Object modeling scripts:
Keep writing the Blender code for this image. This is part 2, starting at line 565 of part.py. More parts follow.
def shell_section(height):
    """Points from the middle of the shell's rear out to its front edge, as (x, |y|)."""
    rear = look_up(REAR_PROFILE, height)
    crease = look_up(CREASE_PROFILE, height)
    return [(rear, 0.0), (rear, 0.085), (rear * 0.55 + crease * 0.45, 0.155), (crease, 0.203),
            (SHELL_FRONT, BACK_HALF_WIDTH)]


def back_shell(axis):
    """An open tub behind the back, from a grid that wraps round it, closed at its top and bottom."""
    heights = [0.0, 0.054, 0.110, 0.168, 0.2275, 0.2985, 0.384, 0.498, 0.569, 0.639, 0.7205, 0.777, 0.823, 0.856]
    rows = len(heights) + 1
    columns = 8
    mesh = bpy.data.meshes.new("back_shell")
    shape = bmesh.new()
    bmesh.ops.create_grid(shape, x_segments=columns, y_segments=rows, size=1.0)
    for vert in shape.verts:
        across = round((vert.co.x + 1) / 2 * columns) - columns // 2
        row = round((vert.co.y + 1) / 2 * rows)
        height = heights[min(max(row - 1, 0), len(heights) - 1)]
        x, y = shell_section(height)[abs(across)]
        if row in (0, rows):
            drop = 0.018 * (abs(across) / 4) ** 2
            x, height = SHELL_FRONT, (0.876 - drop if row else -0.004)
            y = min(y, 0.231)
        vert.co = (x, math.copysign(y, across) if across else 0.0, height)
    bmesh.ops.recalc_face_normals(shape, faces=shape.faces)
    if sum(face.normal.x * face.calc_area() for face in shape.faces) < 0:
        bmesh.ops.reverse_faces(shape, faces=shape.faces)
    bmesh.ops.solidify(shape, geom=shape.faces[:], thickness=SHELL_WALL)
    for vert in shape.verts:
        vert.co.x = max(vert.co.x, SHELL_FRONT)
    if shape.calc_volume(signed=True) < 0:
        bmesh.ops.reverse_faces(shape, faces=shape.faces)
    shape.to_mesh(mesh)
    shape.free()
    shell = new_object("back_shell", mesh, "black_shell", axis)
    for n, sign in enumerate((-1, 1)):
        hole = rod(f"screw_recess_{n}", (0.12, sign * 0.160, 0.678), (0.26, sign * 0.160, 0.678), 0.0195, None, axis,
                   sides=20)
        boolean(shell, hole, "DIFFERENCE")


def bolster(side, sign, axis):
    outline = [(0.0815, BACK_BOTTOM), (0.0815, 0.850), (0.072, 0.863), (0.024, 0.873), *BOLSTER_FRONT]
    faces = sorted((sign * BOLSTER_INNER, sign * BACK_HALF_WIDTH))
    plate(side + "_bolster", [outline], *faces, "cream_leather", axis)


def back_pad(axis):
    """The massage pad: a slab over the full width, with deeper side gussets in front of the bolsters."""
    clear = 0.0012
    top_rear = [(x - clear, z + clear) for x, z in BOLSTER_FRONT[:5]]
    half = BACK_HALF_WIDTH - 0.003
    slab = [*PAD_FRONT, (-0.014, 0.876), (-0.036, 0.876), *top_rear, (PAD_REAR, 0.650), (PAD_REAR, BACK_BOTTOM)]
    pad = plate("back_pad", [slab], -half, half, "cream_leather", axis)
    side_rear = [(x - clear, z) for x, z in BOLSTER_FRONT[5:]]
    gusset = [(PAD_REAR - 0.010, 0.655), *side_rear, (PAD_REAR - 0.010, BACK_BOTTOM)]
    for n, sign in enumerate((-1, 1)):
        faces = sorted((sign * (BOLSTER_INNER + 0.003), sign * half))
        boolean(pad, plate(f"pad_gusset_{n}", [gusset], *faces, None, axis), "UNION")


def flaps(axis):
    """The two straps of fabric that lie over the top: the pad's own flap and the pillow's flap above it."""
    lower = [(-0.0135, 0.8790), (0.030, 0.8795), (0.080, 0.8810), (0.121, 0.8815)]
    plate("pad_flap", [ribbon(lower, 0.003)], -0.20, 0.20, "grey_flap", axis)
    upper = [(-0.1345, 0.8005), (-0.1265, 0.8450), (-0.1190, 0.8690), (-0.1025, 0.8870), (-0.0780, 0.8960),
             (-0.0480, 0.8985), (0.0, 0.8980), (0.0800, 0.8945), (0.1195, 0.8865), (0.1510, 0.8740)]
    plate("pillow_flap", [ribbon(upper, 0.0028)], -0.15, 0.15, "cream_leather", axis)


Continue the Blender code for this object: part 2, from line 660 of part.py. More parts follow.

Task objective: Retype the material in full. Each word must match.

Exercise response:
Keep writing the Blender code for this image. This is part 2, starting at line 565 of part.py. More parts follow.
def shell_section(height):
    """Points from the middle of the shell's rear out to its front edge, as (x, |y|)."""
    rear = look_up(REAR_PROFILE, height)
    crease = look_up(CREASE_PROFILE, height)
    return [(rear, 0.0), (rear, 0.085), (rear * 0.55 + crease * 0.45, 0.155), (crease, 0.203),
            (SHELL_FRONT, BACK_HALF_WIDTH)]


def back_shell(axis):
    """An open tub behind the back, from a grid that wraps round it, closed at its top and bottom."""
    heights = [0.0, 0.054, 0.110, 0.168, 0.2275, 0.2985, 0.384, 0.498, 0.569, 0.639, 0.7205, 0.777, 0.823, 0.856]
    rows = len(heights) + 1
    columns = 8
    mesh = bpy.data.meshes.new("back_shell")
    shape = bmesh.new()
    bmesh.ops.create_grid(shape, x_segments=columns, y_segments=rows, size=1.0)
    for vert in shape.verts:
        across = round((vert.co.x + 1) / 2 * columns) - columns // 2
        row = round((vert.co.y + 1) / 2 * rows)
        height = heights[min(max(row - 1, 0), len(heights) - 1)]
        x, y = shell_section(height)[abs(across)]
        if row in (0, rows):
            drop = 0.018 * (abs(across) / 4) ** 2
            x, height = SHELL_FRONT, (0.876 - drop if row else -0.004)
            y = min(y, 0.231)
        vert.co = (x, math.copysign(y, across) if across else 0.0, height)
    bmesh.ops.recalc_face_normals(shape, faces=shape.faces)
    if sum(face.normal.x * face.calc_area() for face in shape.faces) < 0:
        bmesh.ops.reverse_faces(shape, faces=shape.faces)
    bmesh.ops.solidify(shape, geom=shape.faces[:], thickness=SHELL_WALL)
    for vert in shape.verts:
        vert.co.x = max(vert.co.x, SHELL_FRONT)
    if shape.calc_volume(signed=True) < 0:
        bmesh.ops.reverse_faces(shape, faces=shape.faces)
    shape.to_mesh(mesh)
    shape.free()
    shell = new_object("back_shell", mesh, "black_shell", axis)
    for n, sign in enumerate((-1, 1)):
        hole = rod(f"screw_recess_{n}", (0.12, sign * 0.160, 0.678), (0.26, sign * 0.160, 0.678), 0.0195, None, axis,
                   sides=20)
        boolean(shell, hole, "DIFFERENCE")


def bolster(side, sign, axis):
    outline = [(0.0815, BACK_BOTTOM), (0.0815, 0.850), (0.072, 0.863), (0.024, 0.873), *BOLSTER_FRONT]
    faces = sorted((sign * BOLSTER_INNER, sign * BACK_HALF_WIDTH))
    plate(side + "_bolster", [outline], *faces, "cream_leather", axis)


def back_pad(axis):
    """The massage pad: a slab over the full width, with deeper side gussets in front of the bolsters."""
    clear = 0.0012
    top_rear = [(x - clear, z + clear) for x, z in BOLSTER_FRONT[:5]]
    half = BACK_HALF_WIDTH - 0.003
    slab = [*PAD_FRONT, (-0.014, 0.876), (-0.036, 0.876), *top_rear, (PAD_REAR, 0.650), (PAD_REAR, BACK_BOTTOM)]
    pad = plate("back_pad", [slab], -half, half, "cream_leather", axis)
    side_rear = [(x - clear, z) for x, z in BOLSTER_FRONT[5:]]
    gusset = [(PAD_REAR - 0.010, 0.655), *side_rear, (PAD_REAR - 0.010, BACK_BOTTOM)]
    for n, sign in enumerate((-1, 1)):
        faces = sorted((sign * (BOLSTER_INNER + 0.003), sign * half))
        boolean(pad, plate(f"pad_gusset_{n}", [gusset], *faces, None, axis), "UNION")


def flaps(axis):
    """The two straps of fabric that lie over the top: the pad's own flap and the pillow's flap above it."""
    lower = [(-0.0135, 0.8790), (0.030, 0.8795), (0.080, 0.8810), (0.121, 0.8815)]
    plate("pad_flap", [ribbon(lower, 0.003)], -0.20, 0.20, "grey_flap", axis)
    upper = [(-0.1345, 0.8005), (-0.1265, 0.8450), (-0.1190, 0.8690), (-0.1025, 0.8870), (-0.0780, 0.8960),
             (-0.0480, 0.8985), (0.0, 0.8980), (0.0800, 0.8945), (0.1195, 0.8865), (0.1510, 0.8740)]
    plate("pillow_flap", [ribbon(upper, 0.0028)], -0.15, 0.15, "cream_leather", axis)


Continue the Blender code for this object: part 2, from line 660 of part.py. More parts follow.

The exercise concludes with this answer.